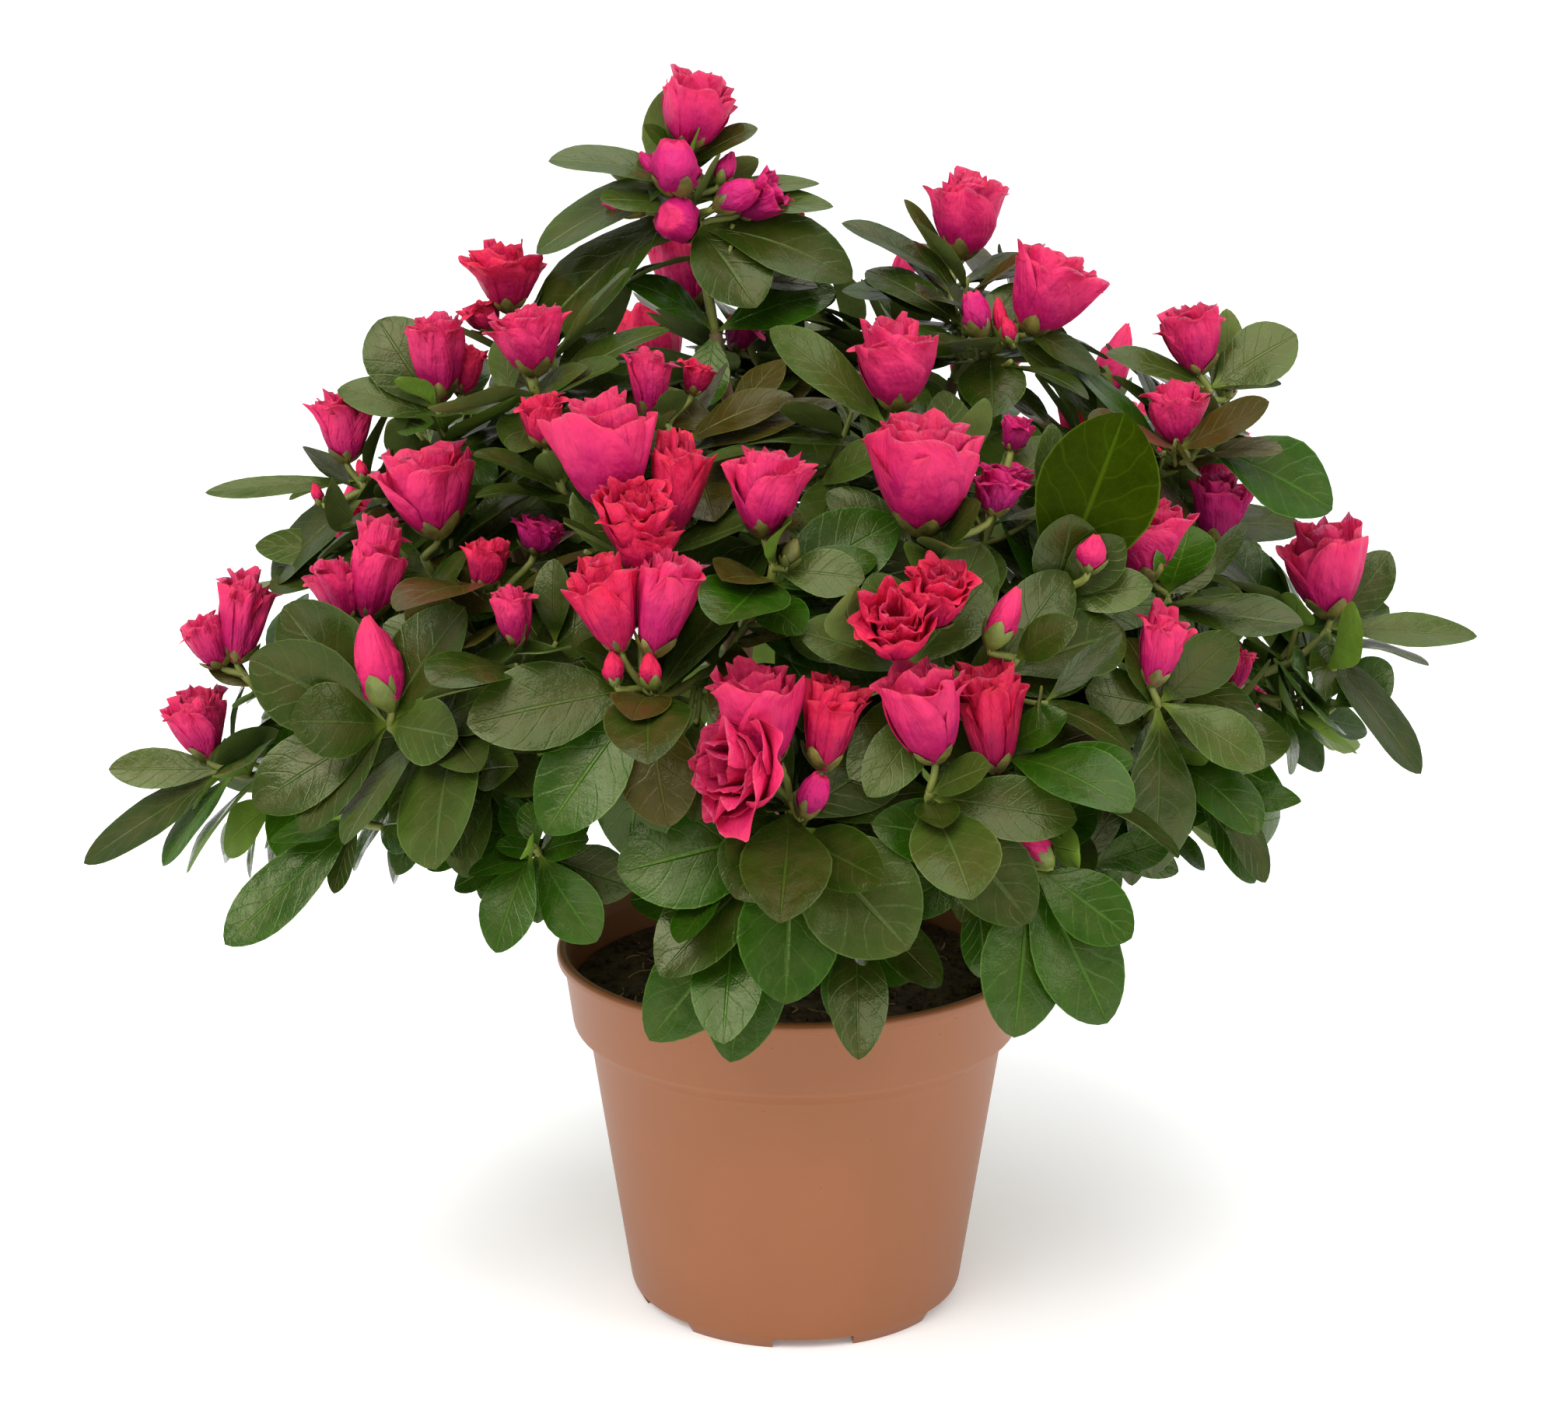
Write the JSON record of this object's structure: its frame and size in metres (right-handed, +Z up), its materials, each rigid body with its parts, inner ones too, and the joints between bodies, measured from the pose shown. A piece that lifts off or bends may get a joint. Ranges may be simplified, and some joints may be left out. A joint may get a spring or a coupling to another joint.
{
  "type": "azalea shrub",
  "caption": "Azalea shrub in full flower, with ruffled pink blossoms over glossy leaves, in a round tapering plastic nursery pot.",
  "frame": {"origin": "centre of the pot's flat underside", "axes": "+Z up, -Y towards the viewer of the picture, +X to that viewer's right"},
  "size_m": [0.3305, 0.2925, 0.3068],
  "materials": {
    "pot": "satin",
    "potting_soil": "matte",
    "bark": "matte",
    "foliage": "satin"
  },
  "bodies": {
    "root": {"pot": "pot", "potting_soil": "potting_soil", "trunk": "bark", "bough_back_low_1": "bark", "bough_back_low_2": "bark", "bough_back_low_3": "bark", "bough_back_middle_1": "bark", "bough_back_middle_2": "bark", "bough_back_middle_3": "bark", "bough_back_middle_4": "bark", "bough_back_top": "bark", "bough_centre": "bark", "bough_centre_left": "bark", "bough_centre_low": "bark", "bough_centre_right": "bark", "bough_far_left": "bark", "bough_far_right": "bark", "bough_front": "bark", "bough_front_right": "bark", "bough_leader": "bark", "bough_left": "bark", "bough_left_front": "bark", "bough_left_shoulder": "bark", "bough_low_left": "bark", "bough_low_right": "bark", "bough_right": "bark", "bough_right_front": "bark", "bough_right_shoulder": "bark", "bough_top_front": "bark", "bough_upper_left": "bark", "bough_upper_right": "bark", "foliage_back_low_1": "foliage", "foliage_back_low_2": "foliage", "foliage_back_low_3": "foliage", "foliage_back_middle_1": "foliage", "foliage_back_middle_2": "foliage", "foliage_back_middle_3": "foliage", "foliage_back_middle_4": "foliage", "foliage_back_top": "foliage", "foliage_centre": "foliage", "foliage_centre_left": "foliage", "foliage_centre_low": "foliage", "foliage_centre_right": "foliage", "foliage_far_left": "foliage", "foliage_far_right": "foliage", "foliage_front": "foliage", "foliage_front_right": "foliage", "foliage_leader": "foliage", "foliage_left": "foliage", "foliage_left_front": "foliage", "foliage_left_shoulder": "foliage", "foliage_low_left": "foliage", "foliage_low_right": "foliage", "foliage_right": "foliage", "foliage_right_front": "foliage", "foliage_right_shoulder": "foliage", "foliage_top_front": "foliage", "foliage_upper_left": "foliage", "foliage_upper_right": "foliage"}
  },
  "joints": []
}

* _What is being asked_
Copy down the material exactly as written.

* _Answer to the problem_
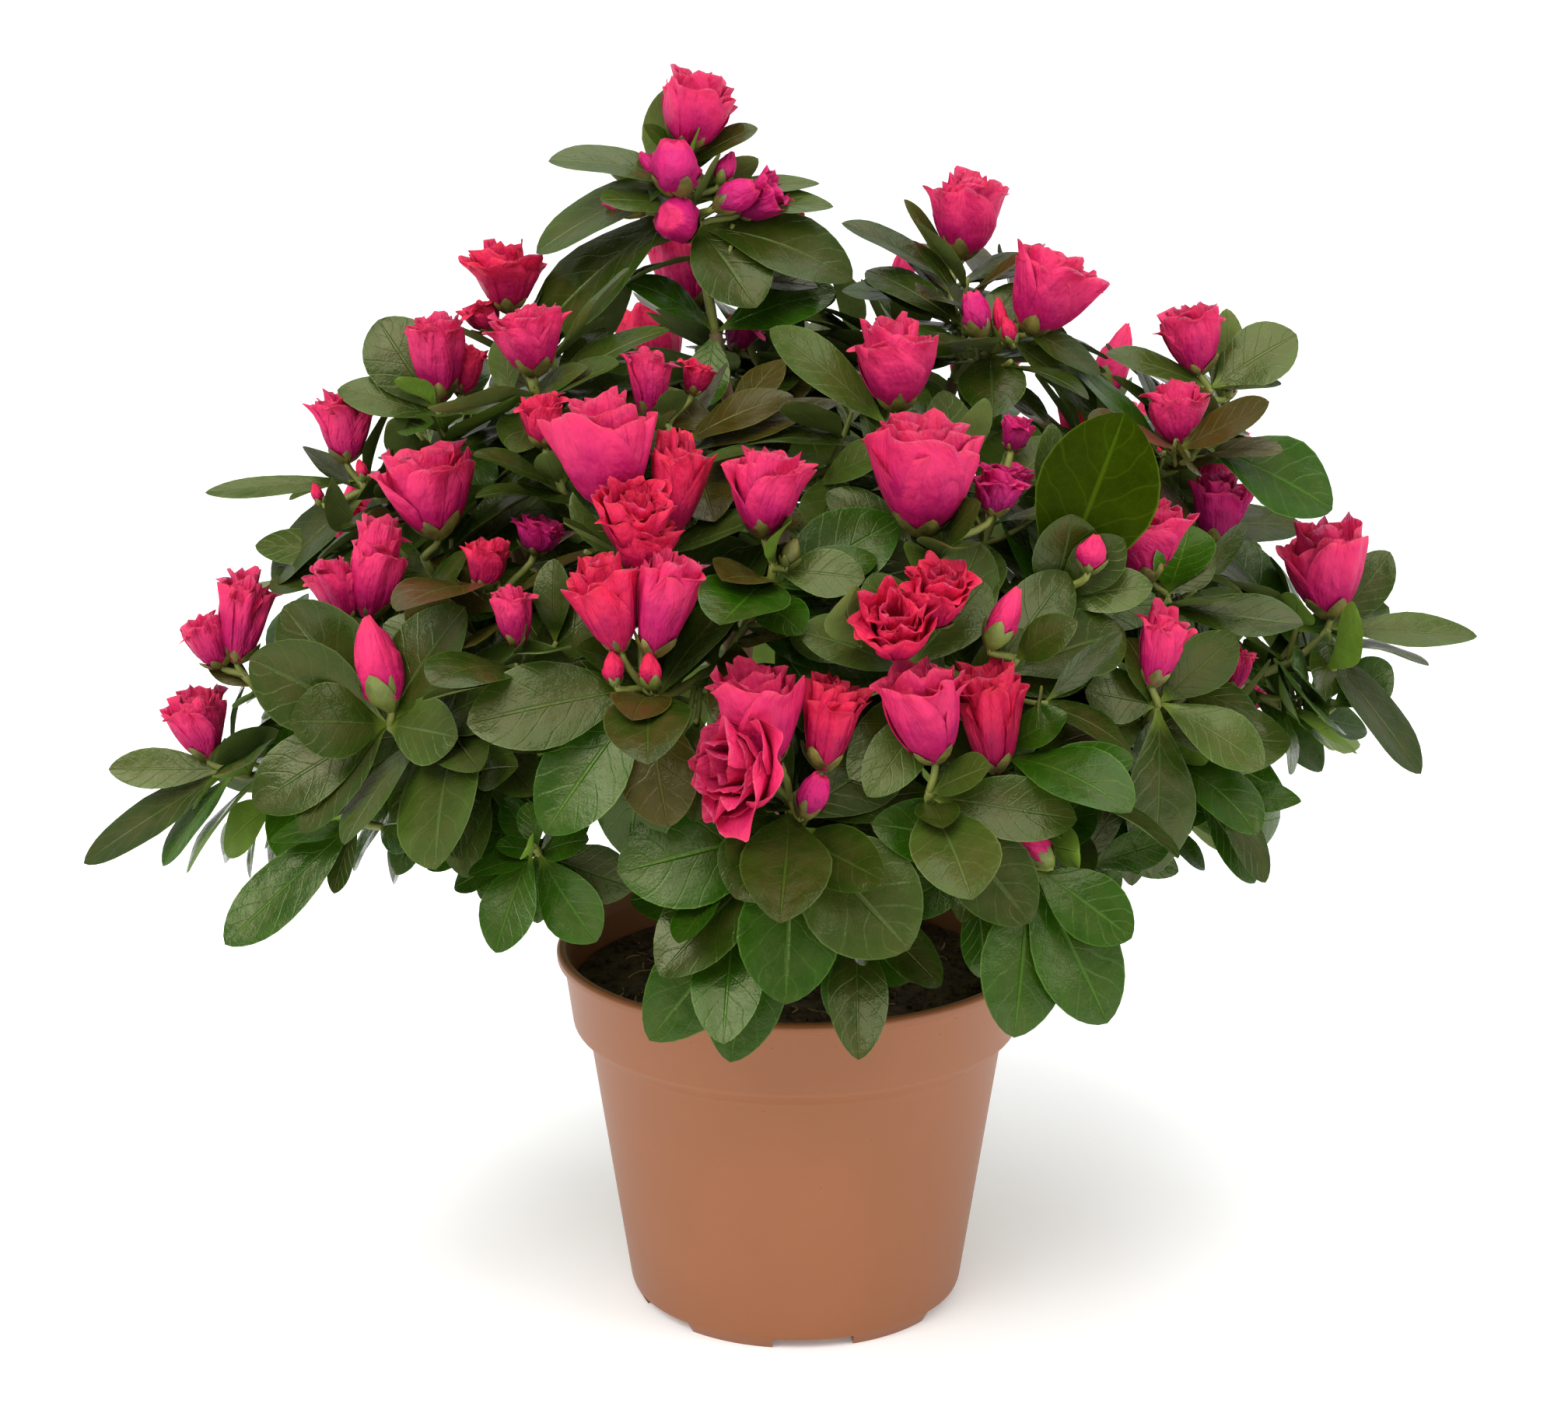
Write the JSON record of this object's structure: its frame and size in metres (right-handed, +Z up), its materials, each rigid body with its parts, inner ones too, and the joints between bodies, measured from the pose shown. A piece that lifts off or bends may get a joint. Ranges may be simplified, and some joints may be left out. A joint may get a spring or a coupling to another joint.
{
  "type": "azalea shrub",
  "caption": "Azalea shrub in full flower, with ruffled pink blossoms over glossy leaves, in a round tapering plastic nursery pot.",
  "frame": {"origin": "centre of the pot's flat underside", "axes": "+Z up, -Y towards the viewer of the picture, +X to that viewer's right"},
  "size_m": [0.3305, 0.2925, 0.3068],
  "materials": {
    "pot": "satin",
    "potting_soil": "matte",
    "bark": "matte",
    "foliage": "satin"
  },
  "bodies": {
    "root": {"pot": "pot", "potting_soil": "potting_soil", "trunk": "bark", "bough_back_low_1": "bark", "bough_back_low_2": "bark", "bough_back_low_3": "bark", "bough_back_middle_1": "bark", "bough_back_middle_2": "bark", "bough_back_middle_3": "bark", "bough_back_middle_4": "bark", "bough_back_top": "bark", "bough_centre": "bark", "bough_centre_left": "bark", "bough_centre_low": "bark", "bough_centre_right": "bark", "bough_far_left": "bark", "bough_far_right": "bark", "bough_front": "bark", "bough_front_right": "bark", "bough_leader": "bark", "bough_left": "bark", "bough_left_front": "bark", "bough_left_shoulder": "bark", "bough_low_left": "bark", "bough_low_right": "bark", "bough_right": "bark", "bough_right_front": "bark", "bough_right_shoulder": "bark", "bough_top_front": "bark", "bough_upper_left": "bark", "bough_upper_right": "bark", "foliage_back_low_1": "foliage", "foliage_back_low_2": "foliage", "foliage_back_low_3": "foliage", "foliage_back_middle_1": "foliage", "foliage_back_middle_2": "foliage", "foliage_back_middle_3": "foliage", "foliage_back_middle_4": "foliage", "foliage_back_top": "foliage", "foliage_centre": "foliage", "foliage_centre_left": "foliage", "foliage_centre_low": "foliage", "foliage_centre_right": "foliage", "foliage_far_left": "foliage", "foliage_far_right": "foliage", "foliage_front": "foliage", "foliage_front_right": "foliage", "foliage_leader": "foliage", "foliage_left": "foliage", "foliage_left_front": "foliage", "foliage_left_shoulder": "foliage", "foliage_low_left": "foliage", "foliage_low_right": "foliage", "foliage_right": "foliage", "foliage_right_front": "foliage", "foliage_right_shoulder": "foliage", "foliage_top_front": "foliage", "foliage_upper_left": "foliage", "foliage_upper_right": "foliage"}
  },
  "joints": []
}